**JOB**
Write out, word for word, only the data from its first line to the line containing "KEEP_ON_BODY = 0.0082".

**RECORDED INFORMATION**
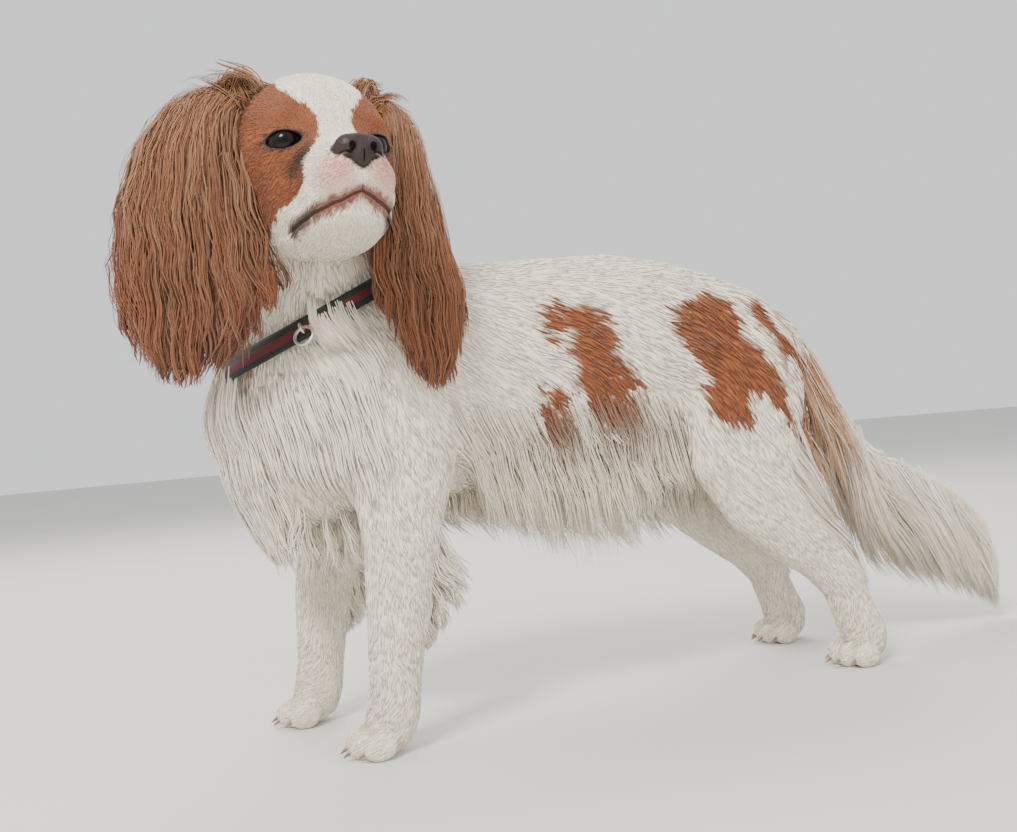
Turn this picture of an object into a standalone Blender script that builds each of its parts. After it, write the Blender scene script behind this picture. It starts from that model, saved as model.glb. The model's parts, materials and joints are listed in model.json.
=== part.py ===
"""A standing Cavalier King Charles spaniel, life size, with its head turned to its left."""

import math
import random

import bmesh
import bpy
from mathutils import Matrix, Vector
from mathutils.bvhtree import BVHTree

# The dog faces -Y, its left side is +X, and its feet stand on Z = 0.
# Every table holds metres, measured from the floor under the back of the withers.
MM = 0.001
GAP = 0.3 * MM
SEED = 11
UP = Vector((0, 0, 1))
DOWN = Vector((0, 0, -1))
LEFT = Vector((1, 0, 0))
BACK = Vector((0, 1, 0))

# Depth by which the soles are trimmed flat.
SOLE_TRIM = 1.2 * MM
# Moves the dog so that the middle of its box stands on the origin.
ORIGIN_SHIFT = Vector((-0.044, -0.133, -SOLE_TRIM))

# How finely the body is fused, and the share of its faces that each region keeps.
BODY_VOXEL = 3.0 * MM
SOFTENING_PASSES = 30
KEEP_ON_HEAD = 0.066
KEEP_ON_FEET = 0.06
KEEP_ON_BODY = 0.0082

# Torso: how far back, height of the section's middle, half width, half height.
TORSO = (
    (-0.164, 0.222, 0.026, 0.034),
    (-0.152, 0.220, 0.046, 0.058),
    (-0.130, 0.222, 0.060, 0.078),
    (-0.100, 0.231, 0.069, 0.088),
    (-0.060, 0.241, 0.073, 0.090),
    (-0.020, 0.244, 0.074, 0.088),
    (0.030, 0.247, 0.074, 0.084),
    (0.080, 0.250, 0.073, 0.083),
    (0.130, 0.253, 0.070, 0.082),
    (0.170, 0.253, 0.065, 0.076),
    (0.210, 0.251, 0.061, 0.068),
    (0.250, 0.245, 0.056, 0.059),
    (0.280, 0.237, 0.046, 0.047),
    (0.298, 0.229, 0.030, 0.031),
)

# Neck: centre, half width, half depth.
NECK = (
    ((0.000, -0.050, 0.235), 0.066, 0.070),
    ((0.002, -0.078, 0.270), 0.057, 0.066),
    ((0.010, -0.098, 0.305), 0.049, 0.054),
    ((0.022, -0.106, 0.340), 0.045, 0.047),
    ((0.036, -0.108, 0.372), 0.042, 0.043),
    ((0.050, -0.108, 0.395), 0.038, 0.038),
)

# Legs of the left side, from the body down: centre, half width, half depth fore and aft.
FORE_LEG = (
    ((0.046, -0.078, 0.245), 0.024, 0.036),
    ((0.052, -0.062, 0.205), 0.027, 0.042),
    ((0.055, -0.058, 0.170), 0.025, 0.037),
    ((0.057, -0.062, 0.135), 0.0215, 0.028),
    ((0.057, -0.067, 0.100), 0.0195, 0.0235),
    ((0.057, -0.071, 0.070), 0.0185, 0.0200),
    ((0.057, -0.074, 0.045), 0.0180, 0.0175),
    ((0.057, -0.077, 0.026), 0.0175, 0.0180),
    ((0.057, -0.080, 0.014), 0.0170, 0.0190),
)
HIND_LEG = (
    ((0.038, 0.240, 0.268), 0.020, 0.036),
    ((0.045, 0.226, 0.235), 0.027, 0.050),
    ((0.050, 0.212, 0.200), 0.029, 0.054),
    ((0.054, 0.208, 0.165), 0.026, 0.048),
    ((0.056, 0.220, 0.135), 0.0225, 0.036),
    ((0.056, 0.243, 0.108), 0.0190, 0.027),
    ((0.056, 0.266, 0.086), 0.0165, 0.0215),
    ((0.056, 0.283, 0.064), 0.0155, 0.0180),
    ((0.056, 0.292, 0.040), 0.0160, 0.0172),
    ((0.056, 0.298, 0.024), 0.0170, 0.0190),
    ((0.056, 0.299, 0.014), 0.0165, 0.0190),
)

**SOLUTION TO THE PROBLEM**
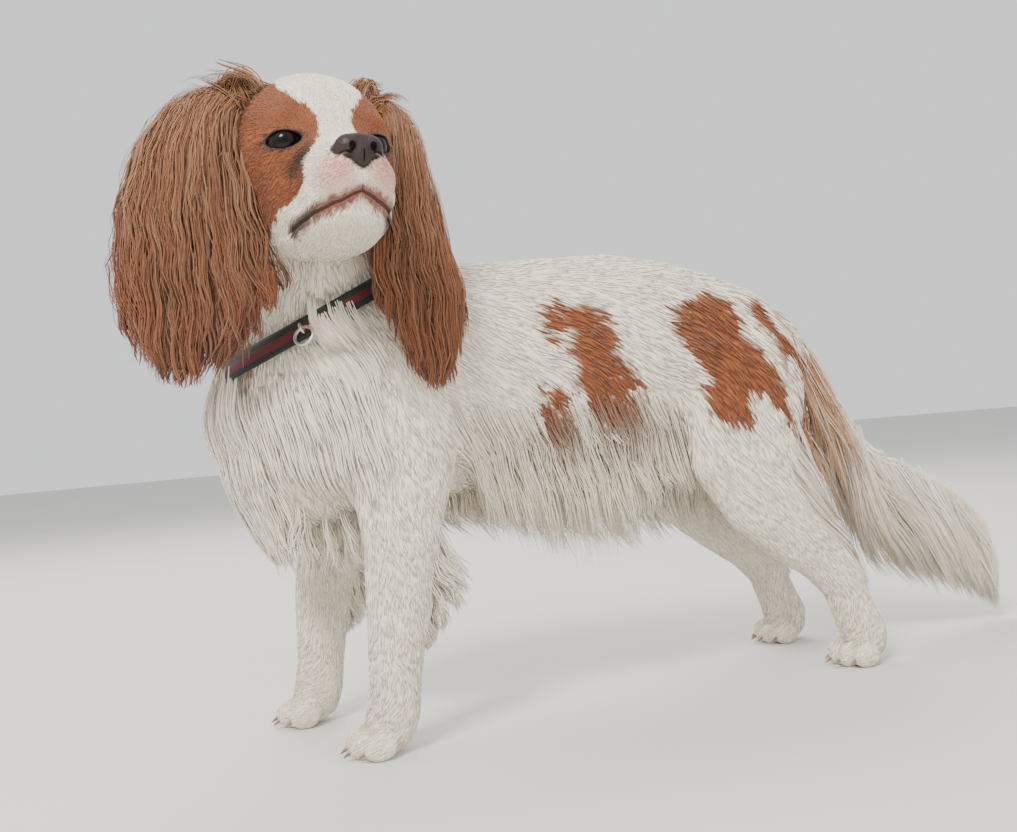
Turn this picture of an object into a standalone Blender script that builds each of its parts. After it, write the Blender scene script behind this picture. It starts from that model, saved as model.glb. The model's parts, materials and joints are listed in model.json.
=== part.py ===
"""A standing Cavalier King Charles spaniel, life size, with its head turned to its left."""

import math
import random

import bmesh
import bpy
from mathutils import Matrix, Vector
from mathutils.bvhtree import BVHTree

# The dog faces -Y, its left side is +X, and its feet stand on Z = 0.
# Every table holds metres, measured from the floor under the back of the withers.
MM = 0.001
GAP = 0.3 * MM
SEED = 11
UP = Vector((0, 0, 1))
DOWN = Vector((0, 0, -1))
LEFT = Vector((1, 0, 0))
BACK = Vector((0, 1, 0))

# Depth by which the soles are trimmed flat.
SOLE_TRIM = 1.2 * MM
# Moves the dog so that the middle of its box stands on the origin.
ORIGIN_SHIFT = Vector((-0.044, -0.133, -SOLE_TRIM))

# How finely the body is fused, and the share of its faces that each region keeps.
BODY_VOXEL = 3.0 * MM
SOFTENING_PASSES = 30
KEEP_ON_HEAD = 0.066
KEEP_ON_FEET = 0.06
KEEP_ON_BODY = 0.0082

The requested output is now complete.